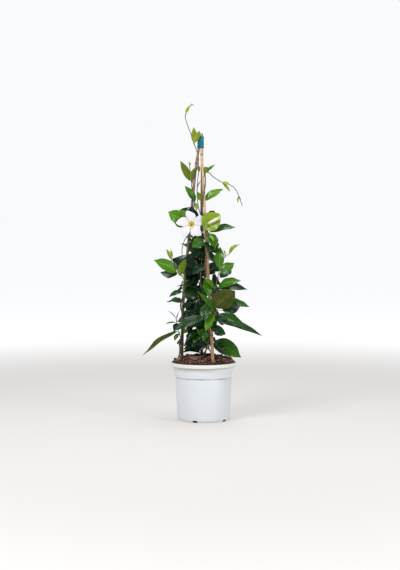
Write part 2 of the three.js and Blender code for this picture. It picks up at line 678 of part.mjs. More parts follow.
// Turns a piece built along +Z, facing +Z, to a centre and a facing direction
function turned(geometry, centre, facing) {
  const turn = new THREE.Quaternion().setFromUnitVectors(new THREE.Vector3(0, 0, 1), vector(facing).normalize());
  return geometry.applyQuaternion(turn).translate(...centre);
}

// One lobe of the flower, flat side out along +Z, as a broad blade with five points across
function lobeGeometry({ angle, reach }) {
  const rings = LOBE_STATIONS.map((t) => {
    const radius = THREE.MathUtils.lerp(FLOWER.mouth - 0.9, reach, t);
    const swell = Math.max(0.06, Math.sin(Math.PI * (0.12 + 0.88 * t) ** 1.15) ** 0.7);
    const [wide, narrow] = [FLOWER.lobeWide * swell, FLOWER.lobeNarrow * swell];
    const sweep = FLOWER.lobeSweep * t * t;
    const section = (rise) => [-wide, -wide / 2, 0, narrow / 2, narrow].map((side) => {
      const twist = side * 0.1 + 5 * Math.sin(Math.PI * t * 0.62) - 3.5 * t * t;
      return new THREE.Vector3(radius, side + sweep, twist + rise * PETAL_HALF_THICKNESS);
    });
    return [...section(1), ...section(-1).reverse()];
  });
  return loft(rings, true).rotateZ(THREE.MathUtils.degToRad(angle));
}

function flowerBody() {
  const { tube, mouth } = FLOWER;
  const profile = [
    [0, -tube], [1.9, -tube], [2.3, -tube + 12], [4.4, -tube + 19], [mouth - 1, -8], [mouth + 0.6, 0],
    [mouth + 1.6, 2.2], [mouth - 0.6, 1.6], [mouth - 2, -8], [3.2, -tube + 20], [0, -tube + 18],
  ];
  const funnel = new THREE.LatheGeometry(profile.map(([r, z]) => new THREE.Vector2(r, z)), FUNNEL_SIDES);
  const pieces = [funnel.rotateX(Math.PI / 2), ...FLOWER.lobes.map(lobeGeometry)];
  return fuse(pieces.map((piece) => solid(faceFront(piece))));
}

// The flower is drawn with its lobes round +Z and its first lobe counted from the right
function faceFront(geometry) {
  geometry.rotateX(Math.PI / 2);
  const turn = new THREE.Quaternion().setFromUnitVectors(
    new THREE.Vector3(0, -1, 0), vector(FLOWER.facing).normalize(),
  );
  return geometry.applyQuaternion(turn).translate(...FLOWER.centre);
}

// The golden lining of the throat, a thin cup just inside the funnel
function throatBody() {
  const { tube, mouth } = FLOWER;
  const profile = [
    [0, -tube + 18.6], [2.4, -tube + 20.6], [mouth - 2.6, -8], [mouth - 1.7, -1.2],
    [mouth - 2.4, -1.2], [mouth - 3.3, -8], [1.7, -tube + 21.2], [0, -tube + 19.4],
  ];
  const cup = new THREE.LatheGeometry(profile.map(([r, z]) => new THREE.Vector2(r, z)), FUNNEL_SIDES);
  return solid(faceFront(cup.rotateX(Math.PI / 2)));
}

function budBody() {
  const [start, end] = [vector(BUD.base), vector(BUD.tip)];
  const length = start.distanceTo(end);
  const stations = [0, 0.12, 0.3, 0.5, 0.68, 0.84, 0.94, 1];
  const rings = stations.map((t) => {
    const swell = Math.max(0.12, Math.sin(Math.PI * (0.06 + 0.9 * t) ** 1.1) ** 0.9);
    return Array.from({ length: 10 }, (_, k) => {
      const angle = (k / 10) * 2 * Math.PI + THREE.MathUtils.degToRad(BUD.twist * t);
      const ridge = k % 2 === 0 ? 1 : 0.78;
      const reach = BUD.radius * swell * ridge;
      return new THREE.Vector3(reach * Math.cos(angle), reach * Math.sin(angle), length * t);
    });
  });
  return solid(turned(loft(rings), BUD.base, end.sub(start).toArray()));
}

const plant = new THREE.Group();
const canes = Object.values(CANES);
const holesForCanes = canes.map((cane) => caneBody(cane, GAP));
const holesForStems = Object.entries(VINES).map(([name, vine]) => {
  const [[x, y, z], ...rest] = stemLines(vine, CANES[name]).main.slice(0, vine.root.length + 2);
  return stemAlong([[x, y, z - GAP], ...rest], STEM_RADIUS + GAP + 0.15);
});

addPiece(plant, 'pot', potBody(), 0xe4e8ee, 0.42);
addPiece(plant, 'soil', soilBody([...holesForCanes, ...holesForStems]), 0x4a2f22, 0.95);
for (const [name, cane] of Object.entries(CANES)) {
  addPiece(plant, `cane_${name}`, caneBody(cane), cane.colour, 0.6);
}
addPiece(plant, 'cane_tie', tieBody(canes, holesForCanes), 0x067078, 0.5);
for (const [name, vine] of Object.entries(VINES)) {
  addPiece(plant, `vine_${name}`, vineBody(vine, CANES[name]), vine.colour, 0.38);
}
addPiece(plant, 'flower_corolla', flowerBody(), 0xf5f2f4, 0.6);
addPiece(plant, 'flower_throat', throatBody(), 0xe0b020, 0.6);
addPiece(plant, 'flower_bud', budBody(), 0xf0dcd2, 0.55);

export default plant;
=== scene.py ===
"""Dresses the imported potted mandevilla: finer foliage, flower, bud, canes, tie, pot and potting mix.

Lengths are in millimetres until a piece is finished, which scales it to metres.
"""

import logging
import math
import random
from bisect import bisect_left
from collections.abc import Callable, Sequence
from dataclasses import dataclass
from enum import Enum
from functools import cache, partial

import bmesh
import bpy
from mathutils import Matrix, Quaternion, Vector, noise

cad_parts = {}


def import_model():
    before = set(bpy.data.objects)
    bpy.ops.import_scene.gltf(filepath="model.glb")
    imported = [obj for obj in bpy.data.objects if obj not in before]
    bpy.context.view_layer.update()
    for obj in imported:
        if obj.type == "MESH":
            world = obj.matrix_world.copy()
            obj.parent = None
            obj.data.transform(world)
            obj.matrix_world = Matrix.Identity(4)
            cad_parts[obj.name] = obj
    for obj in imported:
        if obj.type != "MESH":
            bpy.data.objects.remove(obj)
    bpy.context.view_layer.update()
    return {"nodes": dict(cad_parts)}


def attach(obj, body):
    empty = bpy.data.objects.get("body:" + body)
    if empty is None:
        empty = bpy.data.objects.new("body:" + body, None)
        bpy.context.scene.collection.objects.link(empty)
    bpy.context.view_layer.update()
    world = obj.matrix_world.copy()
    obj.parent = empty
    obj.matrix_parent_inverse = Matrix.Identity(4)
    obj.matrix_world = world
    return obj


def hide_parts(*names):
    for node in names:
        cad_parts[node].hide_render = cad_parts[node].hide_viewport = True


log = logging.getLogger("mandevilla")

MM = 0.001
TURN = 2.0 * math.pi
UP = Vector((0.0, 0.0, 1.0))
GROWTH = "growth"
CREASE = math.radians(50.0)
SHARP = math.radians(24.0)
SIDE_VEINS = 9.0
VEIN_LEAN = 0.2
VEIN_BEND = 0.8
FIRST_SEED = 100

Point = tuple[float, float, float]
Colour = tuple[float, float, float]
Socket = bpy.types.NodeSocket
Material = bpy.types.Material
Mesh = bmesh.types.BMesh

NEUTRAL: Colour = (0.5, 0.5, 0.5)


def smooth_step(low: float, high: float, value: float) -> float:
    """Eases from 0, where the value is low, to 1, where it is high."""
    t = min(1.0, max(0.0, (value - low) / (high - low)))
    return t * t * (3.0 - 2.0 * t)


def mixed(first: float, second: float, share: float) -> float:
    """The number a share of the way from the first to the second."""
    return first + (second - first) * share


def polar(radius: float, angle: float, height: float = 0.0) -> Vector:
    """The point at a radius, an angle and a height."""
    return Vector((radius * math.cos(angle), radius * math.sin(angle), height))


def round_edges(bm: Mesh, edges: list[bmesh.types.BMEdge], offset: float) -> None:
    """Rounds edges with a bevel that starts this far from them."""
    bmesh.ops.bevel(bm, geom=edges, offset=offset, segments=3, profile=0.5, affect="EDGES", material=-1)


class SmoothLine:
    """A centripetal curve through given points."""

    DIVISIONS = 200

    def __init__(self, points: Sequence[Sequence[float]]) -> None:
        """Stores the points and measures the curve.

        Args:
            points: The points that the curve passes through.
        """
        self.points = [Vector(p) for p in points]
        self.lengths = [0.0]
        last = self.at(0.0)
        for n in range(1, self.DIVISIONS + 1):
            here = self.at(n / self.DIVISIONS)
            self.lengths.append(self.lengths[-1] + (here - last).length)
            last = here

    def at(self, t: float) -> Vector:
        """The point at a share of the curve's own parameter.

        Args:
            t: Parameter from 0 to 1.

        Returns:
            The point.
        """
        pts = self.points
        spot = (len(pts) - 1) * t
        n = min(int(spot), len(pts) - 2)
        weight = spot - n
        p1, p2 = pts[n], pts[n + 1]
        p0 = pts[n - 1] if n > 0 else 2.0 * pts[0] - pts[1]
        p3 = pts[n + 2] if n + 2 < len(pts) else 2.0 * pts[-1] - pts[-2]
        d1 = (p2 - p1).length ** 0.5 or 1.0
        d0 = (p1 - p0).length ** 0.5 or d1
        d2 = (p3 - p2).length ** 0.5 or d1
        m1 = ((p1 - p0) / d0 - (p2 - p0) / (d0 + d1) + (p2 - p1) / d1) * d1
        m2 = ((p2 - p1) / d1 - (p3 - p1) / (d1 + d2) + (p3 - p2) / d2) * d1
        square, cube = weight**2, weight**3
        return (
            (2.0 * cube - 3.0 * square + 1.0) * p1
            + (cube - 2.0 * square + weight) * m1
            + (3.0 * square - 2.0 * cube) * p2
            + (cube - square) * m2
        )

    def spaced(self, step: float) -> list[Vector]:
        """Points at even steps along the curve.

        Args:
            step: The largest step.

        Returns:
            The points, ends included.
        """
        count = max(2, math.ceil(self.lengths[-1] / step))
        found = []
        for k in range(count + 1):
            wanted = self.lengths[-1] * k / count
            n = min(max(bisect_left(self.lengths, wanted), 1), self.DIVISIONS)
            low, high = self.lengths[n - 1], self.lengths[n]
            part = (wanted - low) / (high - low) if high > low else 0.0
            found.append(self.at((n - 1 + part) / self.DIVISIONS))
        return found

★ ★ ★

**GOAL:**
Review the preceding data and report every line that includes the string "copy".

**ANSWER FOR THIS EXERCISE:**
            world = obj.matrix_world.copy()
    world = obj.matrix_world.copy()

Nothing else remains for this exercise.